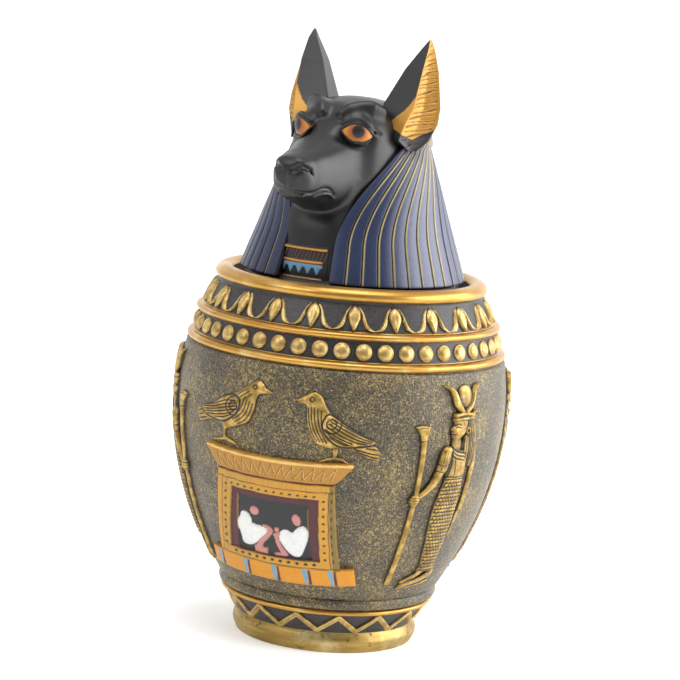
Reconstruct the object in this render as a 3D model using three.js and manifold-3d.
// Canopic jar with a jackal-headed lid, a painted cast-resin copy of an ancient Egyptian kind.
// Two pieces: the hollow jar with its mouldings and reliefs, and the lid that rests in its mouth.
// Millimetres, +Z up, origin at the middle of the jar's underside, the shrine relief facing -Y.
import * as THREE from 'three';
import { mergeVertices } from 'three/addons/utils/BufferGeometryUtils.js';
import Module from 'manifold-3d';

// ---------------------------------------------------------------- driving dimensions
const TOTAL_HEIGHT = 260;
const TURN_STEPS = 28;
const WALL = 6;

// jar, from the foot up: heights and radii of the mouldings
const BASE = { top: 8.8, radius: 40, round: 2.6 };
const CHEVRON_BAND = { low: 8.8, high: 17.8, radiusLow: 38.6, radiusHigh: 43.6 };
const FOOT_RING = { low: 17.8, high: 20.2, radius: 46.2 };
const FOOT_MOULDING = { low: 20.4, high: 25.2, radius: 47.4 };
const BELLY = { low: 25.4, high: 125.6, widest: 104, radius: 70.8, under: 0.00375, over: 0.0045 };
const LOWER_RING = { low: 126.3, high: 129.6, radius: 68.6 };
const BEAD_BAND = { low: 129.8, high: 138.2, radiusLow: 65.4, radiusHigh: 63.4 };
const UPPER_RING = { low: 138.3, high: 141.4, radius: 65.4 };
const LOTUS_BAND = { low: 141.6, high: 153, radiusLow: 62.2, radiusHigh: 56.4 };
const RIM = { low: 153.2, crest: 158.6, radius: 58.4, crestRadius: 54.2, inner: 50.6, innerTop: 156.4 };
const LEDGE = { height: 153, radius: 44.2, below: 147 };
const FLOOR = { height: 8, radius: 30 };

// repeated ornament on the bands
const BEADS = { count: 45, radius: 3.5, height: 134, rise: 2.2, phase: 2.6 };
const LOTUS = { count: 22, top: 151.6, tip: 143.2, spread: 5.6, rise: 1.2, phase: 6 };
const CHEVRONS = { count: 15, top: 16.6, foot: 9.8, bar: 1.2, rise: 1.1, phase: 4.2 };

// reliefs on the belly
const SINK = 1.2;
const LEAF_SINK = 0.6;
const FOLLOW_STEP = 20;
const SHRINE = { azimuth: -3, halfWidth: 27, low: 39, high: 78.6, frame: 7, rise: 2.2, picture: 0.6 };
const CORNICE = { low: 78.6, high: 87.4, halfLow: 27.5, halfHigh: 33.6, rise: 3.4 };
const STEP = { low: 31.8, high: 39, halfWidth: 35, rise: 2.6 };
const BIRDS = { left: -20.5, right: 19.5, droop: 6 };
const STAFF = { azimuth: 48.5, low: 33.5, high: 105, radius: 1.5, rise: 1.8 };
const GODDESS = { azimuth: 65, rise: 2.6 };

// lid
const LID_TURN = -8;
const LID_GAP = 0.3;
const SPIGOT = { radius: 43.4, low: 146.4 };
const LID_FOOT = { low: LEDGE.height + LID_GAP, radius: 46.2 };
const WIG = { skirt: 158.4, skirtRadius: 48.2, cheek: 215, slope: 0.346, crown: 232, wall: 6 };
const STRIPES = { perSide: 20, depth: 0.7 };
const OPENING = { right: 16.5, left: 13.5 };
const BIB = { centre: -2.4, halfWidth: 10.8, rise: 0.7, lines: [158.4, 165.7, 171] };

// ---------------------------------------------------------------- solids and joins
const wasm = await Module();
wasm.setup();

function signedVolume(positions, triangles) {
  let sum = 0;
  const a = new THREE.Vector3();
  const b = new THREE.Vector3();
  const c = new THREE.Vector3();
  for (let i = 0; i < triangles.length; i += 3) {
    a.fromArray(positions, 3 * triangles[i]);
    b.fromArray(positions, 3 * triangles[i + 1]);
    c.fromArray(positions, 3 * triangles[i + 2]);
    sum += a.dot(b.cross(c));
  }
  return sum / 6;
}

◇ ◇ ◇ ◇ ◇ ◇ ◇

§ **REQUIREMENT**
Each line from the start of the listing above through the line containing "8, radius: 30" should be copied exactly, please, with no other lines added.

§ **SOLUTION TO THIS TASK**
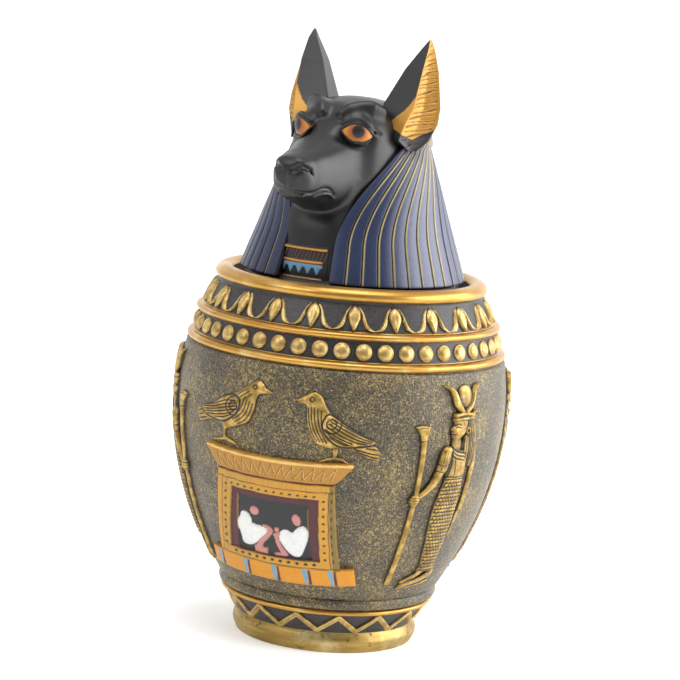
Reconstruct the object in this render as a 3D model using three.js and manifold-3d.
// Canopic jar with a jackal-headed lid, a painted cast-resin copy of an ancient Egyptian kind.
// Two pieces: the hollow jar with its mouldings and reliefs, and the lid that rests in its mouth.
// Millimetres, +Z up, origin at the middle of the jar's underside, the shrine relief facing -Y.
import * as THREE from 'three';
import { mergeVertices } from 'three/addons/utils/BufferGeometryUtils.js';
import Module from 'manifold-3d';

// ---------------------------------------------------------------- driving dimensions
const TOTAL_HEIGHT = 260;
const TURN_STEPS = 28;
const WALL = 6;

// jar, from the foot up: heights and radii of the mouldings
const BASE = { top: 8.8, radius: 40, round: 2.6 };
const CHEVRON_BAND = { low: 8.8, high: 17.8, radiusLow: 38.6, radiusHigh: 43.6 };
const FOOT_RING = { low: 17.8, high: 20.2, radius: 46.2 };
const FOOT_MOULDING = { low: 20.4, high: 25.2, radius: 47.4 };
const BELLY = { low: 25.4, high: 125.6, widest: 104, radius: 70.8, under: 0.00375, over: 0.0045 };
const LOWER_RING = { low: 126.3, high: 129.6, radius: 68.6 };
const BEAD_BAND = { low: 129.8, high: 138.2, radiusLow: 65.4, radiusHigh: 63.4 };
const UPPER_RING = { low: 138.3, high: 141.4, radius: 65.4 };
const LOTUS_BAND = { low: 141.6, high: 153, radiusLow: 62.2, radiusHigh: 56.4 };
const RIM = { low: 153.2, crest: 158.6, radius: 58.4, crestRadius: 54.2, inner: 50.6, innerTop: 156.4 };
const LEDGE = { height: 153, radius: 44.2, below: 147 };
const FLOOR = { height: 8, radius: 30 };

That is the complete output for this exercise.